By Kevin Aldridge
The Cincinnati Enquirer
For six decades, the Cincinnati Human Relations Commission has been a trouble-shooter for human rights issues and a catalyst to unify individuals and groups in Greater Cincinnati.
Mike Barnhart from Media Bridges talks with a group of teens at the Jules Smith Ministry Center on Hamilton Avenue in Northside.|
(Tony Jones photo)
| ZOOM |
The commission will celebrate 60 years of building bridges of racial, religious and cultural understanding and respect tonight at 6 p.m. at Cincinnati Music Hall.
The anniversary celebration comes at a time when Cincinnati is grappling with an economic boycott of its convention and entertainment industries and race relations remain strained, two years after riots tore the city apart.
Though it hasn't garnered much media attention, the Human Relations Commission has been a central player in trying to bring about citywide healing and improve the relationship between police and African-Americans.
"Our job is not to take sides, but to be a bridge. We don't get into the politics," said Cecil Thomas, executive director of the nonprofit commission. "Our function is to try to meet the needs of the citizens of Cincinnati. I think we've done that very effectively and that is why we've been around for 60 years."
Founded in 1943 as the Mayor's Friendly Relations Committee, the commission's original mission was to study problems connected with the promotion of tolerance and harmony. In 1965, following nationwide race riots, the commission was renamed and charged with investigating religious, racial and ethnic relationships.
In 2000, amid cries from City Council that the commission was becoming ineffective, the organization was reshaped again and its focus shifted to improving police-community relations, in addition to building religious, racial and ethnic relationships.
The city-funded commission operates with a staff of seven, one volunteer and a yearly budget of roughly $420,000. It relies on money from grants and other outside funding sources for many of the programs that it administers.
Thomas, who retired from Cincinnati police in 2000 after 27 years, said it's just as valuable now as it was. He said the April 2001 riots proved a reminders of how important a human relations commission could be.
"People tend to have a short memory when it comes to human relations, because we are never out there in the forefront of the media," Thomas said. "Much of what we do is behind the scenes."
And the commission mission no longer focuses solely on issues of black and white, he said.
"We've got over 160 different ethnicities and cultures in this city, and all of their issues have to be addressed by the commission now," Thomas said. "So our mission has broadened."
The commission played a key role in helping resolve a dispute between African-American protestors and downtown restaurants that shut down during a black music festival in the summer of 2000. It helped to mobilize clergy, community leaders and other volunteers to walk the streets of Over-the-Rhine in an effort to keep the peace during the April 2001 riots.
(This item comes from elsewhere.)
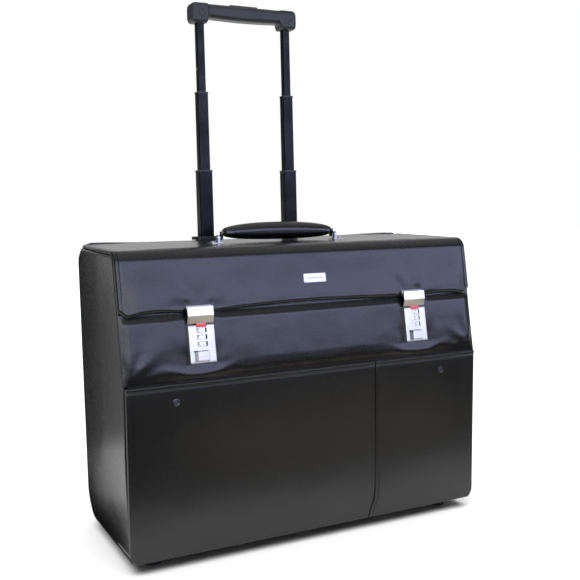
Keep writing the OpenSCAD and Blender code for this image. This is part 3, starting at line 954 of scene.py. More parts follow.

The commission has played a part in helping to implement police reforms recommended by the U.S. Department of Justice. It has even been actively trying to bring city leaders and boycott organizers to the table to talk out an end to the 21-month-old boycott.
The commission is probably best known, however, for intervening when police and citizens clash. Its 50 community relations monitors are routinely dispatched whenever there are public protests or police altercations with residents.
Ernest Waites, a former chairman of the commission's board of directors, said the Human Relations Commission has maintained its relevancy over the years. Waites, 82, said the success of the commission has always been dependent on the support that it receives from City Council.
"Anything that deals with human relations is positive as far as I'm concerned," Waites said. "Helping people learn how to live together and respect one another, you can't have a greater mission than that."
Thomas said he believes Cincinnati will become a model for other cities on how citizens can come together and build a better community for everyone.